From another terminal or host, call the published hostname:

curl -fsS "https://check.t.${RSTREAM_ENGINE_HOST}/"

That final request proves the full path: public DNS, public TLS, engine routing, authenticated agent control channel, and upstream application reachability.

Operate The Deployment

Pin image tags in production. Treat an engine upgrade as an edge runtime change: pull the intended version, restart the engine service, and watch logs until listeners are up again.

docker compose pull engine
docker compose up -d engine
docker compose logs --tail=100 engine

Expect agents to reconnect when the engine restarts. Live tunnels are in memory, so agent retry behavior is part of the deployment contract.

Keep the JWT secret and issued tokens on a rotation schedule. CE currently validates one configured shared secret, so a secret rotation means issuing new agent tokens, updating the engine secret, restarting the engine, and restarting agents with the new tokens in the same maintenance window.

Stop the local validation stack when you are done:

docker rm -f rstream-ce-agent >/dev/null 2>&1 || true
docker compose down -v

Troubleshooting

If the engine exits with missing Prometheus bearer token for non-loopback listen address, either bind metrics to 127.0.0.1:9090 inside the container or set RSTREAM_ENGINE_METRICS__PROMETHEUS__BEARER_TOKEN.

If the validation agent cannot resolve edge.localhost.rstream.test in the local stack, confirm the engine service has the hostname listed under networks.edge.aliases and that the agent was started with --network "${COMPOSE_PROJECT_NAME}_edge".

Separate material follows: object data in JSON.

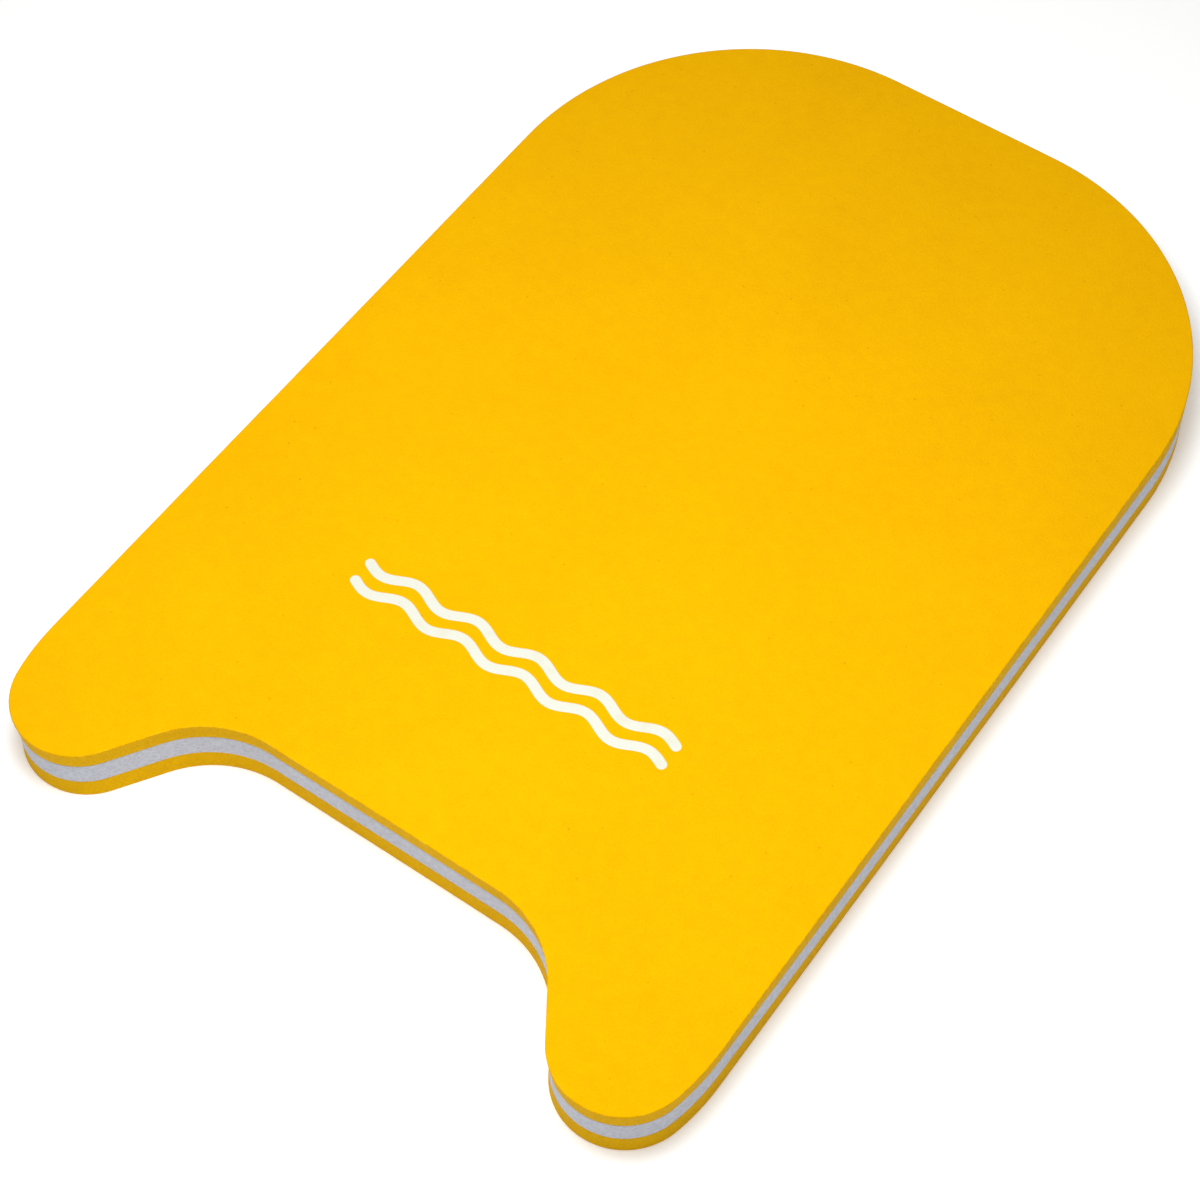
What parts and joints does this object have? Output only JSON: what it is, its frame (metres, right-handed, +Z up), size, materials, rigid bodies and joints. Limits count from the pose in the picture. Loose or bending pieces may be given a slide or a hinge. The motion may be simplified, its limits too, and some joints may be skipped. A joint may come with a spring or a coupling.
{
  "type": "kickboard float",
  "caption": "Flat rectangular swimming kickboard float of bonded foam sheets, with a rounded nose, a wide notch between two rounded tail horns and a printed wave mark on top.",
  "frame": {"origin": "centre of the outline's bounding rectangle, on the underside that the board rests on", "axes": "+Z up through the printed upper face; +Y along the board's length, from the notched tail to the rounded nose; +X across its width"},
  "size_m": [0.28, 0.42, 0.0264],
  "materials": {
    "skin_foam": "matte",
    "core_foam": "matte",
    "adhesive": "satin",
    "white_ink": "satin"
  },
  "bodies": {
    "root": {"bottom_skin": "skin_foam", "lower_glue_film": "adhesive", "core": "core_foam", "upper_glue_film": "adhesive", "top_skin": "skin_foam", "printed_waves": "white_ink"}
  },
  "joints": []
}
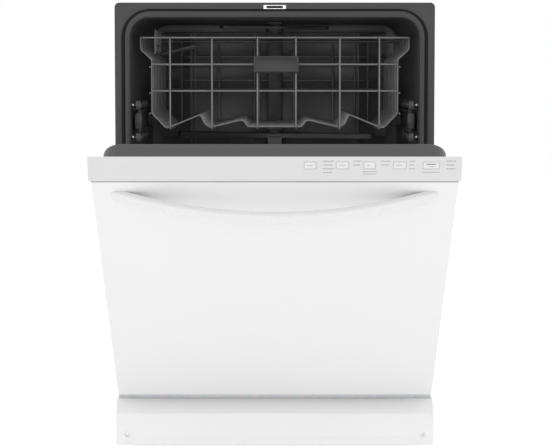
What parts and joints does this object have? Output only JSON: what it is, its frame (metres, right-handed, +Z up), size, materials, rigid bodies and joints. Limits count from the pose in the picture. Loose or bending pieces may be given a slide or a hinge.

If the agent reaches the engine but fails TLS verification, confirm SSL_CERT_FILE=/etc/rstream/tls/ca.crt is set for the local CA test. In production, use a certificate trusted by the operating system.

If the published tunnel hostname does not route, check that the tunnel is online in the agent logs, then call the tunnel host with the exact hostname reported by the agent. In production, verify *.t.<engine-host> DNS.

If a tunnel option is rejected as unavailable, confirm that it is part of the CE scope documented on Self-Hosted. Hosted and private-runtime controls are rejected by the public CE engine.